Наконец мы добрались до конечной цели — аула Хунзах, который раскинулся на неприступном с трех сторон склоне высокогорного плато, окруженного, как забором, остроконечными вершинами. В давние времена Хунзах был столицей аварцев — самой многочисленной народности Дагестана. Камни Хунзаха помнят самого прославленного аварца — Хаджи–Мурата. Он был молочным братом аварских ханов, одним из наиболее энергичных и способных горских вождей. Хаджи–Мурат был самым легендарным и бесстрашным из всех горских предводителей. Его храбрость была поразительной даже на Кавказе. И вот мы идем по той же каменистой улочке, окруженной высокими заборами, выложенными несколько веков назад из грубо обработанного камня, по которой шагали ноги Хаджи–Мурата. Я не могу сказать, что испытывал особо сильное волнение, но какое–то необычное состояние души ощущалось однозначно. Мы находились в середине аула и остановились в неуверенности, куда пойти дальше.

— Ты к кому приехал? — спросил меня подошедший старик в черной папахе и бараньей бурке до земли.

— Ни к кому… — ответил я в растерянности, не зная, еще к кому мы приехали.

— Ни к кому — нельзя, — сказал горец. — Старики наши говорили: «Если ты приехал ни к кому, то на тебя и собаки лаять не будут». Приезжать надо к другу–кунаку. Поэтому, знаешь что, пойдемте–ка ко мне — я буду вашим кунаком.

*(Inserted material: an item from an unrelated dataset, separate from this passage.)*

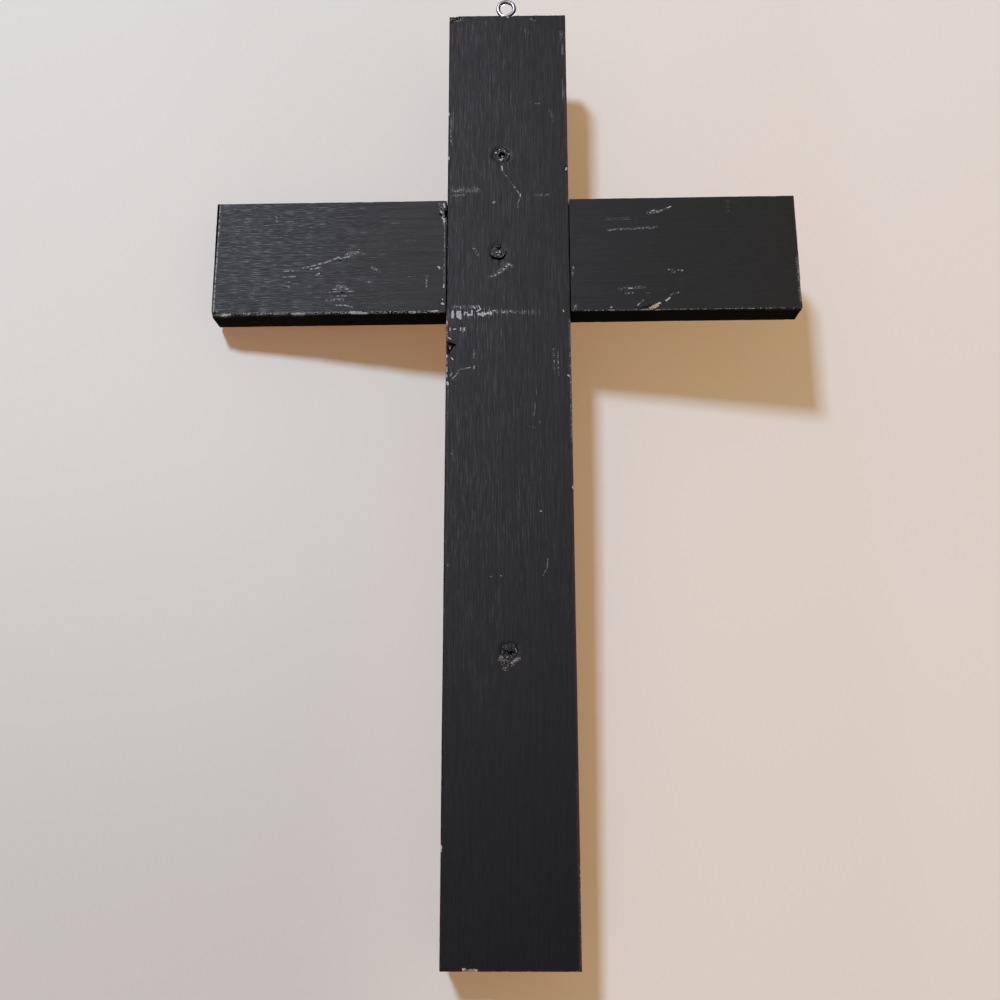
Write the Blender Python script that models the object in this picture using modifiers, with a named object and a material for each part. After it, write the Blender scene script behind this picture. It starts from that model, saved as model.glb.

Мы вошли в настоящую саклю. Сбылась моя детская мечта. Старик что–то сказал на местном диалекте вошедшей горянке. Поинтересовался откуда мы и зачем забрались так высоко в горы. Узнав, что мы путешествуем с племянником Расула Гамзатова, он обрадовался и сказал, что недалеко от Хунзаха находится аул Цада, в котором родился известный поэт. Мы сообщили, что этот аул и есть конечная цель нашего путешествия. Вошла его дочь, неся на серебряном подносе пять кружек горячего чая. Ранее я пил самые разнообразные специфические чаи в Башкирии, Китае, Индии, Туве и Японии, но более этого вкусного и бодрящего, чем этот кавказский напиток, приготовленный на крепком чае с травами, молоком, солью и маслом не пробовал.

Искренне поблагодарив старика, мы пошли прогуляться по окрестностям и поднялись на ближайшую вершину. Мы были выше облаков, выше орлов, которые парили далеко под нами. Сверху кучкой камней казались домики аула в глубоком ущелье, автомобили напоминали букашек. Серебристой змейкой выглядела река, рокот которой доносился до вершин. Ощущение было такое, что ты взлетел над ущельем птицей. Красота заснеженных гор, изрезанность и глубина ущелья напомнили мне несколько меньшие высоты хребта Черского в Якутии. Вечером на столе было все, чем можно угодить гостю. Хлеб, зелень, сыр, масло, хинкал, сохта, чуду, вода и вино в старинных серебряных и керамических кувшинах, но Дегир Магомедович, хозяин дома, где мы остановились, ставший нашим очередным кунаком, с истинно горским темпераментом продолжал корить небо, себя и нас, что он не может подать сейчас на этот стол дымящегося барашка, так как их пригонят с пастбища только завтра утром. Назавтра мы кое–как уговорили его не резать барана. Только обычай дагестанского гостеприимства, и то, что желание гостя — закон, спасло барану жизнь, а нас — от очередного обжорства. Заверения Магомеда, что мы еще будем охотиться на серну и непременно попробуем свежего мяса с легендарной чачей, окончательно успокоили гостеприимного Дегира Магомедовича.